If you ever wondered how humans could impact a million grazers, this is where the book is a gem.

Humans introduce rinderpest from Asia, killing 95% of the cattle throughout Africa. Famines decimate human populations. Buffalo populations crash, too.

Political turmoil between Tanzania and Kenya leads to lawlessness which encourages poaching.

Reductions in elephant populations that increase woody cover, providing breeding grounds for tsetse flies.

Fences, roads, climate change all have the potential to further strain the system.

Sinclair includes a number of side stories about his time there. At first they seem a bit off-putting. They might be good fun around a campfire or at the bar, but seem like a digression for a serious work.

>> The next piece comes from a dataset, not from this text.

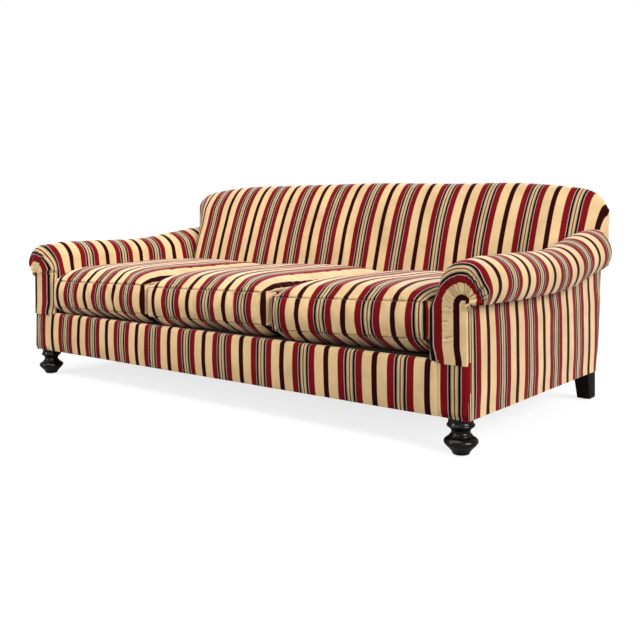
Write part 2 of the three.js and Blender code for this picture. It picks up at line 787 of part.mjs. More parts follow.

But, page after page, year after year, you see just how hard collecting basic data on population sizes are. First hyenas try to eat you after your vehicle is stranded. Then you get attacked by buffalo. Then lions. Leopards learn to jump through roofs to eat people. Then bandits become bold and attack with poison darts. Then they get rifles. You have to smuggle fuel for your airplane. Fix flats with bandaids so you don’t get eaten or shot.

Ecosystems are complex. The human element makes them more complex. Sinclair does an excellent job laying out the complexity of decades factors that determine the fates of wildlife.

We often do not see how hard it is to collect the ecological data that shows some of this. Like how many wildebeest are in a park.

The book helps you appreciate how hard the job can be.